As soon as the university announced its athletic department cuts last September, the alumni sprang into action. They understood the administration would not accept a short-term fix — their campaign needed to raise $25 million, enough to support baseball and four other endangered sports for the next seven to 10 years.
"I don't know if it was naivete or passion, or both, but I knew we were going to succeed," said Doug Nickle, a former pitcher who helped lead the effort. "It didn't matter what the numbers were."
In those early days, only three players decided to transfer immediately. As star infielder Tony Renda put it: "It weeded out the people who did not want to be here."
The remaining players contacted teams throughout the country — Renda and Jones committed to Oregon — but vowed to remain with Cal for what looked to be its final season.
That left the Golden Bears with a veteran roster and strong pitching, enough talent to rank in the preseason top 25. The ballpark became a sanctuary, Renda said, "a place where you can forget about things, a place to be yourself and have fun and play a game."
Not that everything went perfectly.
Cal suffered early losses to opponents such as Oklahoma and Connecticut and hit losing streaks during the Pacific 10 Conference schedule, getting swept by Arizona State and Stanford.
Still, Esquer marveled at a team that could ignore the ax hanging over its head. The same could be said for his staff.
Facing imminent unemployment, the coaches vowed to put the players' welfare first. Assistant Dan Hubbs took a wish list of schools from each athlete and began making calls, telling coaches, "I've got someone you should look at." Esquer dealt with upperclassmen who faced a trickier decision — they could transfer for one or two seasons of baseball elsewhere or quit the game to finish their studies at Cal.
"People ask me what it was like," the coach said. "If you can imagine running your program, saving your program and dismantling your program, all at the same time, it was all day, every day."
Before anyone gets the wrong idea, Esquer adds, this effort wasn't entirely noble. If he and his staff could hold the program together for six more months, it might look good on their resumes.
Away from campus, the team's supporters worked just as hard. A relatively small number of big donors — including alum and former Dodgers star Jeff Kent — contributed millions of dollars, but there were hundreds of others giving $5 or $10. Even Stanford alumni, those enemies from across the bay, sent money.

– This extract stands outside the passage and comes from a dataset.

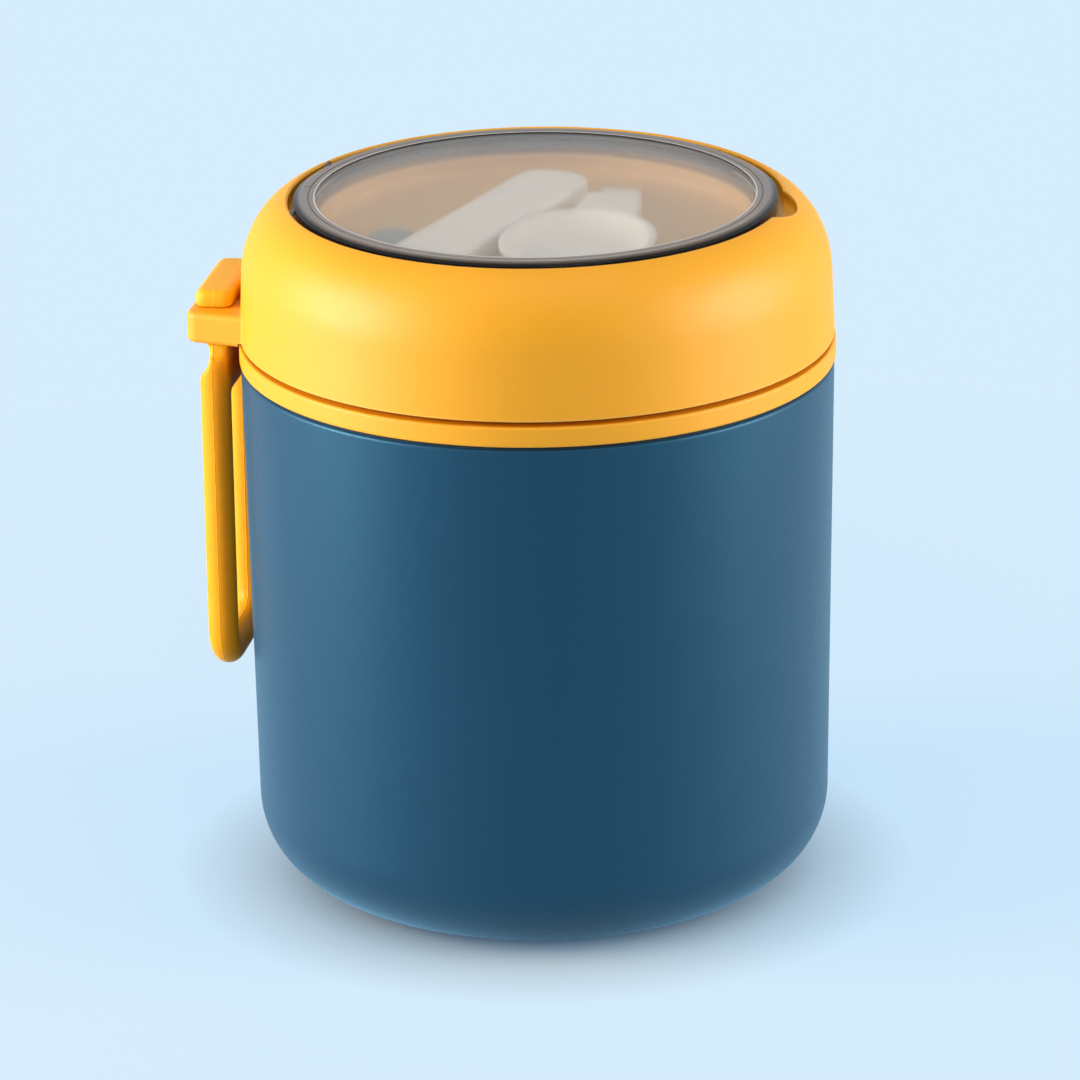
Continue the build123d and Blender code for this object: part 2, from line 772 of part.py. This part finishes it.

"Think about it," Nickle said. "There's no more rivalry if there's no more Cal."
Wherever the Golden Bears played, opposing fans leaned over the railing to wish them well. After a three-game series at Oregon State, a couple with season tickets near the visiting dugout handed Esquer a check.
"I like what you're doing," the man said. "Good luck."
By February, the campaign had secured more than $12 million in pledges. Then came a setback — university officials decided to reinstate rugby, women's lacrosse and women's gymnastics, but not baseball.
"We were shocked, to say the least," Nickle recalled.
A number of baseball supporters threatened to withdraw their pledges. The fundraisers had to push their anger aside and get back to work.
Finally, on April 8, university Chancellor Robert J. Birgeneau announced that the total raised specifically for baseball had reached $9 million, saving the program. The players got the news in a Tucson hotel before a game against Arizona.
"I didn't believe it at first," Jones said. "This sense of joy overwhelmed me."
Just reward
How do you save a baseball team?
Take equal parts optimism and grit, add the kindness of strangers. And maybe one more thing, an unexpected ingredient that pretty much every Cal player mentions.
Fun.
"You can see on the field that we play looser because we're closer to each other," Booker said. "We have a great time out there."
This attitude translated into a 37-21 record and a dugout where teammates whooped, hollered, and cheered with a sheer volume that occasionally annoyed opponents. Catcher Chadd Krist said: "That's why we have so much success. We have so much energy."
The postseason began with a loss to Baylor in the Houston regional, but Cal bulled its way through the loser's bracket to earn a rematch and won the deciding game with four runs in the bottom of the ninth.
Next came a best-of-three super regional in nearby Santa Clara against upstart Dallas Baptist. Esquer admits that he did not sleep much that weekend, wanting so badly to win as a way of repaying all the donors in the stands. The Golden Bears swept two games to advance.
Now, on the eve of the College World Series opener, it is too early to put this wild ride into perspective, Jones saying: "I don't know if it went by really fast or really long … it's been weird."
But Renda figures if there is any justice in the world, the good feelings won't end yet. He wants a few more victories in Omaha.
"We all deserve it," he said, "for everything we've been through."